Konsequent sein und immer die gleichen Wörter benutzen

Ein lautes Muhen von Mona ertönt. «Sie ist eigensinnig, will nicht gestreichelt werden», erklärt Walder das Wesen von Mona. Mit ruhiger Stimme redet er auf sie ein, gibt auch ihr ein Stück Brot, sodass sich Mona schnell beruhigt. «Die Kühe spüren, dass am heutigen Tag etwas anders ist als gewöhnlich. Es sind intelligente Tiere und sie kennen meine Stimme genau.» Wenn man mit den Tieren kommunizieren wolle, müsse man konsequent sein und immer die gleichen Wörter benutzen. «Hohoho – kommt», sagt Walder mit ruhiger Stimme, und einige der Kühe folgen ihm bis in den hinteren Teil des Stalls. «Wenn man sie mit Striegel und Bürste behandelt, gewinnen sie Vertrauen. Ich habe noch alle Kühe handzahm gemacht.» Walders Tiere dürfen im Frühling jeweils halbtageweise auf die Weide, bis sie nach zehn Tagen definitiv draussen bleiben. «Wenn sie zu viel junges Gras fressen, bekommen sie Durchfall.» Wenn die Weide abgegrast ist, verlädt der Landwirt sie auf eine andere Weide.
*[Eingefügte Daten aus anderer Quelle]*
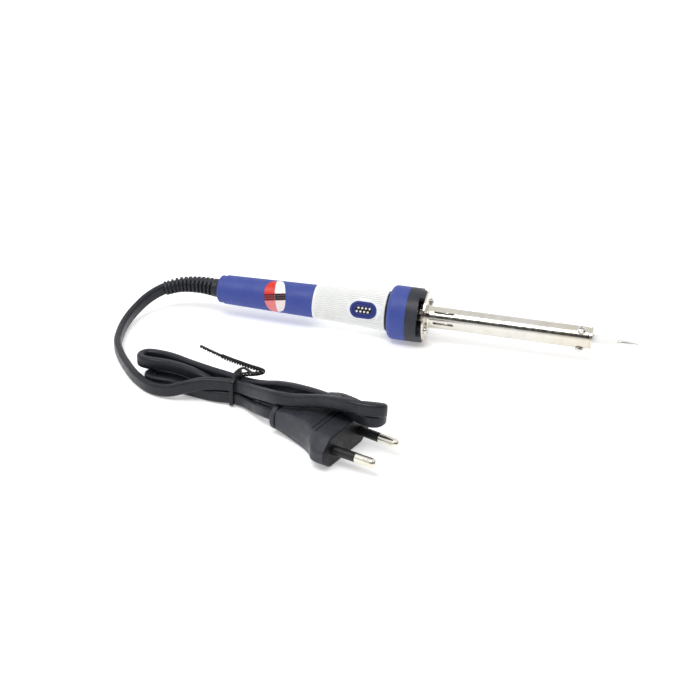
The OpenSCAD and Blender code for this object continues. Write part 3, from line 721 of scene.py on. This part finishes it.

Mit 48 Hektaren Land gibt es Platz genug. «Ich treibe die Kühe an die engste Stelle der Weide, locke sie mit Rufen. Kühe sind sehr lernfähig. Nach zwei-, dreimal Zügeln kennen sie den Ton des Traktors.»

Einige brenzlige Situationen

Obwohl Walder viel Erfahrung mit seinen Tieren hat, gab es auch schon brenzlige Situationen. «Mutterkühe sind gefährlich, wenn sie frisch gekalbert haben. Dann wollen sie ihr Junges beschützen.» Er erinnert sich an den Moment, als er ein Kalb am Ohr markieren wollte. Die Mutter stiess ihn mit dem Kopf in die Brust. «Ich war selber schuld. Ich hätte die Mutterkuh vorher einsperren müssen.» Viele schöne Momente habe er in all den Jahren erlebt. «Anhand des Muhens höre ich genau, wenn eine Mutter gekalbert hat.» Walder spürt allerdings auch sofort, wenn es den Tieren nicht gut geht. «Ich sehe, wenn ein Kalb eine Lungenentzündung hat oder die Kuh eine Euterentzündung. Dann muss schnell gehandelt werden.»

Er leidet mit, wenn ein Tier krank ist

Für Kuh Sexy mit ihren 16 Jahren heisst es bald, in der «Metzg» zu landen, denn das Euter macht Probleme. Walder hat eine Liste mit Namen, Geburtsdaten und dem Abholdatum für den Schlachthof vor sich. Die Kälbchen müssen gemäss Natura-Beef-Reglement im Alter von zehn Monaten geschlachtet werden. Bei den Mutterkühen wird das Fleisch als Rindfleisch weiterverwertet. «Anfangs war ich jedes Mal traurig, wenn eine Kuh geschlachtet wurde», gesteht der Mann mit den riesigen Händen und dem weichen Herzen. «Aber viel mehr nimmt es mich mit, wenn ein Kalb krank ist.»